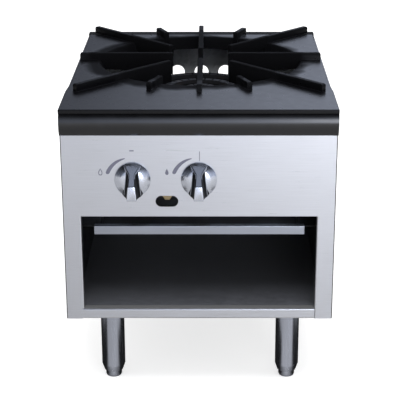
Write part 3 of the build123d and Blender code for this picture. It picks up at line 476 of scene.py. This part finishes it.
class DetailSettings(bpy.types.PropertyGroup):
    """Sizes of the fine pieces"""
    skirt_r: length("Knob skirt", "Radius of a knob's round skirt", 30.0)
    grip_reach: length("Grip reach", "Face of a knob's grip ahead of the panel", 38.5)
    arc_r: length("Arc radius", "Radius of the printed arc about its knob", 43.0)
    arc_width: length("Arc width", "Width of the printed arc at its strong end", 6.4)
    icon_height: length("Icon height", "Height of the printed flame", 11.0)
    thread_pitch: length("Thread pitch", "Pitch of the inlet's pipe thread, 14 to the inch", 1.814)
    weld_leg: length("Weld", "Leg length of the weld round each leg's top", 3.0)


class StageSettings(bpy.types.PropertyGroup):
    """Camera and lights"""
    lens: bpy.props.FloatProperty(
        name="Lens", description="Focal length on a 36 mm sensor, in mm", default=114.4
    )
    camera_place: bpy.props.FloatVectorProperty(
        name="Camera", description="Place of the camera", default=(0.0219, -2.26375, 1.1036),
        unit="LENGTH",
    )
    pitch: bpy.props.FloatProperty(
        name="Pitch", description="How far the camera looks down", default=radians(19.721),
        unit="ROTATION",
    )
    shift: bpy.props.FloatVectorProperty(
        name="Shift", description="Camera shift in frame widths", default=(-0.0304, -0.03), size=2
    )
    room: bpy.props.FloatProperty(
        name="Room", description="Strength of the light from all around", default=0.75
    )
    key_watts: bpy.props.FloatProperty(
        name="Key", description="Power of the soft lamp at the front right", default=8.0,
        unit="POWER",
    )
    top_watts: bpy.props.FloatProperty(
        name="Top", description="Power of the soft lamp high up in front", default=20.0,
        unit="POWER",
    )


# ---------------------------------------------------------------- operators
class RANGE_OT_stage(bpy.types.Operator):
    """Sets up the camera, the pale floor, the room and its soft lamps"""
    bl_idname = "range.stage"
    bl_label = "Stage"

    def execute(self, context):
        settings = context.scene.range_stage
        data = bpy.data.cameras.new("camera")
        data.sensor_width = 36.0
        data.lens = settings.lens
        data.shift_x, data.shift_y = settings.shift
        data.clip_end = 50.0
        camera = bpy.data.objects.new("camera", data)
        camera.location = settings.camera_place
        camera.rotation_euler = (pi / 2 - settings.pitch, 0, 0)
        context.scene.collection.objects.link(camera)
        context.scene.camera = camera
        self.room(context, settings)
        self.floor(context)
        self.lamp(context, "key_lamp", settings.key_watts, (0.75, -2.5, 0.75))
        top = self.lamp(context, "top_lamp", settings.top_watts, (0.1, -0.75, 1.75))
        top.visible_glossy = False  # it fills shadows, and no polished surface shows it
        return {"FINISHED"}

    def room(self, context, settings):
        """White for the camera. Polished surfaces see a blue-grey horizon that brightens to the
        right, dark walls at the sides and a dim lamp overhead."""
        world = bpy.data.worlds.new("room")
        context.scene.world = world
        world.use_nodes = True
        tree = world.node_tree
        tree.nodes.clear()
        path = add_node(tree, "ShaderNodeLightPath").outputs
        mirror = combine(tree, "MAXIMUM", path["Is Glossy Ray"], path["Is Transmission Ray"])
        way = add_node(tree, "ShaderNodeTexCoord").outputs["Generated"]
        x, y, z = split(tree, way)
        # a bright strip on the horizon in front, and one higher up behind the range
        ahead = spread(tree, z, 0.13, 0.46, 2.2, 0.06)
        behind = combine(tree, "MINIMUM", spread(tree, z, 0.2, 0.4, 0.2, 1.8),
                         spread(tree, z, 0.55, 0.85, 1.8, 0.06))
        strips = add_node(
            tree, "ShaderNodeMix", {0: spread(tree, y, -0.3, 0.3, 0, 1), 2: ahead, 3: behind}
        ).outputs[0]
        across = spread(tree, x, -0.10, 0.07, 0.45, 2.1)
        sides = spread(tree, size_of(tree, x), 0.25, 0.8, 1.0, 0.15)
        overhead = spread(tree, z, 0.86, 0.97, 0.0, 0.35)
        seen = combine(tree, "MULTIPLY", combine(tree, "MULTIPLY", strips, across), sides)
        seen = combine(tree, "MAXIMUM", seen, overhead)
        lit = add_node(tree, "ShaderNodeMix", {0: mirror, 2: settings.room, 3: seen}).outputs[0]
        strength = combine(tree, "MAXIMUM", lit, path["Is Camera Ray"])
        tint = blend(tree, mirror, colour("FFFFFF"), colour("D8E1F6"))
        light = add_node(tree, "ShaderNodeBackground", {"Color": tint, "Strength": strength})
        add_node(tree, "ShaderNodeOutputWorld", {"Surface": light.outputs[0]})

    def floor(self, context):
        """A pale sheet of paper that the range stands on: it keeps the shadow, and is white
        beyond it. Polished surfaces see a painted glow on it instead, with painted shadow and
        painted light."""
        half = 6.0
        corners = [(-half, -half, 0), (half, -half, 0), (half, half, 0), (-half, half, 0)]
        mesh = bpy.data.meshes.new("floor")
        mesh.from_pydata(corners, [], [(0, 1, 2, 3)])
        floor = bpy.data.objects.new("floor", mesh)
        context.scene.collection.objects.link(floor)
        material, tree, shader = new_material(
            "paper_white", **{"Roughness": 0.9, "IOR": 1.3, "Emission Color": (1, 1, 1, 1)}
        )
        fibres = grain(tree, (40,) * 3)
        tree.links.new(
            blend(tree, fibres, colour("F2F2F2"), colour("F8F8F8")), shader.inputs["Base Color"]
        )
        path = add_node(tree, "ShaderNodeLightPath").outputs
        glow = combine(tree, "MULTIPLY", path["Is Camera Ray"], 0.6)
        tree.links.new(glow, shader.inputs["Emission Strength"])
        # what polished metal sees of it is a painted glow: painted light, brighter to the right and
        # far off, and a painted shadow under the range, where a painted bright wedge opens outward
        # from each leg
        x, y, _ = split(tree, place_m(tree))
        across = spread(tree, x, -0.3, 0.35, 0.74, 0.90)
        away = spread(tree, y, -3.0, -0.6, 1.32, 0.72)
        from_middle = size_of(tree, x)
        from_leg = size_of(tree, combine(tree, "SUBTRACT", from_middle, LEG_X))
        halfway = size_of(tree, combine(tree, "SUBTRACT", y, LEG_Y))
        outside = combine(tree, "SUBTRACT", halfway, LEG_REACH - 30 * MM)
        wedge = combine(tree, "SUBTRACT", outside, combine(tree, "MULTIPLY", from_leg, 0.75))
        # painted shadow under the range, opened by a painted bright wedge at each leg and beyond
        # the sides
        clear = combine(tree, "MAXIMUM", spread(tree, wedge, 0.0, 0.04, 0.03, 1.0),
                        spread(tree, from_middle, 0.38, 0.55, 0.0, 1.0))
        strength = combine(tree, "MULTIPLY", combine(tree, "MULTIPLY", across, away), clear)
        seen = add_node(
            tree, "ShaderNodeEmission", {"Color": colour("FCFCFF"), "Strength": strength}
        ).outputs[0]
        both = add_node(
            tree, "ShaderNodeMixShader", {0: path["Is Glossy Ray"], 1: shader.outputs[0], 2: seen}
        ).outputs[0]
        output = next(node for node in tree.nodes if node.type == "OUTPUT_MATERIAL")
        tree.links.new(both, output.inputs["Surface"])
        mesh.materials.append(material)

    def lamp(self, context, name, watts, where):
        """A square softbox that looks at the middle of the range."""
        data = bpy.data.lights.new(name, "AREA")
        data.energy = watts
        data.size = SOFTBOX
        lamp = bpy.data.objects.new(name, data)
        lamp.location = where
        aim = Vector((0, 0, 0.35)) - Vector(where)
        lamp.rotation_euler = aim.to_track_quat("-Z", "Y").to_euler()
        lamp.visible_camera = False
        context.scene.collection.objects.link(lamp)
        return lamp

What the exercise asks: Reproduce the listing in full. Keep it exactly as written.

Response:
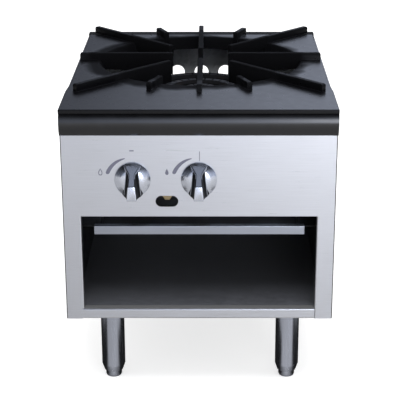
Write part 3 of the build123d and Blender code for this picture. It picks up at line 476 of scene.py. This part finishes it.
class DetailSettings(bpy.types.PropertyGroup):
    """Sizes of the fine pieces"""
    skirt_r: length("Knob skirt", "Radius of a knob's round skirt", 30.0)
    grip_reach: length("Grip reach", "Face of a knob's grip ahead of the panel", 38.5)
    arc_r: length("Arc radius", "Radius of the printed arc about its knob", 43.0)
    arc_width: length("Arc width", "Width of the printed arc at its strong end", 6.4)
    icon_height: length("Icon height", "Height of the printed flame", 11.0)
    thread_pitch: length("Thread pitch", "Pitch of the inlet's pipe thread, 14 to the inch", 1.814)
    weld_leg: length("Weld", "Leg length of the weld round each leg's top", 3.0)


class StageSettings(bpy.types.PropertyGroup):
    """Camera and lights"""
    lens: bpy.props.FloatProperty(
        name="Lens", description="Focal length on a 36 mm sensor, in mm", default=114.4
    )
    camera_place: bpy.props.FloatVectorProperty(
        name="Camera", description="Place of the camera", default=(0.0219, -2.26375, 1.1036),
        unit="LENGTH",
    )
    pitch: bpy.props.FloatProperty(
        name="Pitch", description="How far the camera looks down", default=radians(19.721),
        unit="ROTATION",
    )
    shift: bpy.props.FloatVectorProperty(
        name="Shift", description="Camera shift in frame widths", default=(-0.0304, -0.03), size=2
    )
    room: bpy.props.FloatProperty(
        name="Room", description="Strength of the light from all around", default=0.75
    )
    key_watts: bpy.props.FloatProperty(
        name="Key", description="Power of the soft lamp at the front right", default=8.0,
        unit="POWER",
    )
    top_watts: bpy.props.FloatProperty(
        name="Top", description="Power of the soft lamp high up in front", default=20.0,
        unit="POWER",
    )


# ---------------------------------------------------------------- operators
class RANGE_OT_stage(bpy.types.Operator):
    """Sets up the camera, the pale floor, the room and its soft lamps"""
    bl_idname = "range.stage"
    bl_label = "Stage"

    def execute(self, context):
        settings = context.scene.range_stage
        data = bpy.data.cameras.new("camera")
        data.sensor_width = 36.0
        data.lens = settings.lens
        data.shift_x, data.shift_y = settings.shift
        data.clip_end = 50.0
        camera = bpy.data.objects.new("camera", data)
        camera.location = settings.camera_place
        camera.rotation_euler = (pi / 2 - settings.pitch, 0, 0)
        context.scene.collection.objects.link(camera)
        context.scene.camera = camera
        self.room(context, settings)
        self.floor(context)
        self.lamp(context, "key_lamp", settings.key_watts, (0.75, -2.5, 0.75))
        top = self.lamp(context, "top_lamp", settings.top_watts, (0.1, -0.75, 1.75))
        top.visible_glossy = False  # it fills shadows, and no polished surface shows it
        return {"FINISHED"}

    def room(self, context, settings):
        """White for the camera. Polished surfaces see a blue-grey horizon that brightens to the
        right, dark walls at the sides and a dim lamp overhead."""
        world = bpy.data.worlds.new("room")
        context.scene.world = world
        world.use_nodes = True
        tree = world.node_tree
        tree.nodes.clear()
        path = add_node(tree, "ShaderNodeLightPath").outputs
        mirror = combine(tree, "MAXIMUM", path["Is Glossy Ray"], path["Is Transmission Ray"])
        way = add_node(tree, "ShaderNodeTexCoord").outputs["Generated"]
        x, y, z = split(tree, way)
        # a bright strip on the horizon in front, and one higher up behind the range
        ahead = spread(tree, z, 0.13, 0.46, 2.2, 0.06)
        behind = combine(tree, "MINIMUM", spread(tree, z, 0.2, 0.4, 0.2, 1.8),
                         spread(tree, z, 0.55, 0.85, 1.8, 0.06))
        strips = add_node(
            tree, "ShaderNodeMix", {0: spread(tree, y, -0.3, 0.3, 0, 1), 2: ahead, 3: behind}
        ).outputs[0]
        across = spread(tree, x, -0.10, 0.07, 0.45, 2.1)
        sides = spread(tree, size_of(tree, x), 0.25, 0.8, 1.0, 0.15)
        overhead = spread(tree, z, 0.86, 0.97, 0.0, 0.35)
        seen = combine(tree, "MULTIPLY", combine(tree, "MULTIPLY", strips, across), sides)
        seen = combine(tree, "MAXIMUM", seen, overhead)
        lit = add_node(tree, "ShaderNodeMix", {0: mirror, 2: settings.room, 3: seen}).outputs[0]
        strength = combine(tree, "MAXIMUM", lit, path["Is Camera Ray"])
        tint = blend(tree, mirror, colour("FFFFFF"), colour("D8E1F6"))
        light = add_node(tree, "ShaderNodeBackground", {"Color": tint, "Strength": strength})
        add_node(tree, "ShaderNodeOutputWorld", {"Surface": light.outputs[0]})

    def floor(self, context):
        """A pale sheet of paper that the range stands on: it keeps the shadow, and is white
        beyond it. Polished surfaces see a painted glow on it instead, with painted shadow and
        painted light."""
        half = 6.0
        corners = [(-half, -half, 0), (half, -half, 0), (half, half, 0), (-half, half, 0)]
        mesh = bpy.data.meshes.new("floor")
        mesh.from_pydata(corners, [], [(0, 1, 2, 3)])
        floor = bpy.data.objects.new("floor", mesh)
        context.scene.collection.objects.link(floor)
        material, tree, shader = new_material(
            "paper_white", **{"Roughness": 0.9, "IOR": 1.3, "Emission Color": (1, 1, 1, 1)}
        )
        fibres = grain(tree, (40,) * 3)
        tree.links.new(
            blend(tree, fibres, colour("F2F2F2"), colour("F8F8F8")), shader.inputs["Base Color"]
        )
        path = add_node(tree, "ShaderNodeLightPath").outputs
        glow = combine(tree, "MULTIPLY", path["Is Camera Ray"], 0.6)
        tree.links.new(glow, shader.inputs["Emission Strength"])
        # what polished metal sees of it is a painted glow: painted light, brighter to the right and
        # far off, and a painted shadow under the range, where a painted bright wedge opens outward
        # from each leg
        x, y, _ = split(tree, place_m(tree))
        across = spread(tree, x, -0.3, 0.35, 0.74, 0.90)
        away = spread(tree, y, -3.0, -0.6, 1.32, 0.72)
        from_middle = size_of(tree, x)
        from_leg = size_of(tree, combine(tree, "SUBTRACT", from_middle, LEG_X))
        halfway = size_of(tree, combine(tree, "SUBTRACT", y, LEG_Y))
        outside = combine(tree, "SUBTRACT", halfway, LEG_REACH - 30 * MM)
        wedge = combine(tree, "SUBTRACT", outside, combine(tree, "MULTIPLY", from_leg, 0.75))
        # painted shadow under the range, opened by a painted bright wedge at each leg and beyond
        # the sides
        clear = combine(tree, "MAXIMUM", spread(tree, wedge, 0.0, 0.04, 0.03, 1.0),
                        spread(tree, from_middle, 0.38, 0.55, 0.0, 1.0))
        strength = combine(tree, "MULTIPLY", combine(tree, "MULTIPLY", across, away), clear)
        seen = add_node(
            tree, "ShaderNodeEmission", {"Color": colour("FCFCFF"), "Strength": strength}
        ).outputs[0]
        both = add_node(
            tree, "ShaderNodeMixShader", {0: path["Is Glossy Ray"], 1: shader.outputs[0], 2: seen}
        ).outputs[0]
        output = next(node for node in tree.nodes if node.type == "OUTPUT_MATERIAL")
        tree.links.new(both, output.inputs["Surface"])
        mesh.materials.append(material)

    def lamp(self, context, name, watts, where):
        """A square softbox that looks at the middle of the range."""
        data = bpy.data.lights.new(name, "AREA")
        data.energy = watts
        data.size = SOFTBOX
        lamp = bpy.data.objects.new(name, data)
        lamp.location = where
        aim = Vector((0, 0, 0.35)) - Vector(where)
        lamp.rotation_euler = aim.to_track_quat("-Z", "Y").to_euler()
        lamp.visible_camera = False
        context.scene.collection.objects.link(lamp)
        return lamp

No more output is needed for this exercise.